There was a time in my life, a time before this newfangled distraction called "the internet," and before a slightly more established distraction called "high school," when all I used to do was read books.  Like, eight hours a day, Anne of Green Gables, a Tree Grows in Brooklyn, Gone with the Wind (twice. I had a lot of time on my hands, okay?).  At the age of 9, young and impressionable, I managed to tear my way through like, 100 of the mass-produced marshmallow fluff tween series Babysitters Club (whatever, I totally read Wuthering Heights too.  And Jane Eyre.  Although don't ask me to recite the plot).

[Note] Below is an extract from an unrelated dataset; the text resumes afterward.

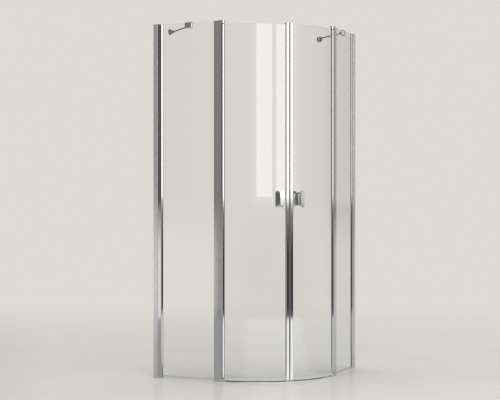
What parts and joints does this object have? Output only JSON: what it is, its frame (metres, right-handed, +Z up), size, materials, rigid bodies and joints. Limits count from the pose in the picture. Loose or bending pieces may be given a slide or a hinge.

Anyway, today I found myself absentmindedly asking if someone's 21-year-old brother was cute, which is ridiculous for myriad reasons, not the least of which is that I'm 16 and he's far too old for me.  And suddenly, I had a revelation - my problems today all stem from reading this single book - #8: Boy-Crazy Stacey.  Oh yeah, and the entire Sweet Valley High series.  Where were my parents??  How could they have let me consume this drivel????  WHY DID STACEY SPELL HER NAME WITH A GODDAMN EXTRANEOUS "E"??

Ann M. Martin, wherever you are, we need to talk.  I was a feminist!  You ruined me!

Although I suppose I should consider the alternative ... Gossip Girls, anyone?  Yikes.  I may be boy-crazy, but I didn't have a coke problem at the age of fifteen.  By 17, though ...  oh wait.  Nope.  Not then either.

Nothing like starting off Monday morning with a healthy dose of holier-than-thou-kids-today nostalgia.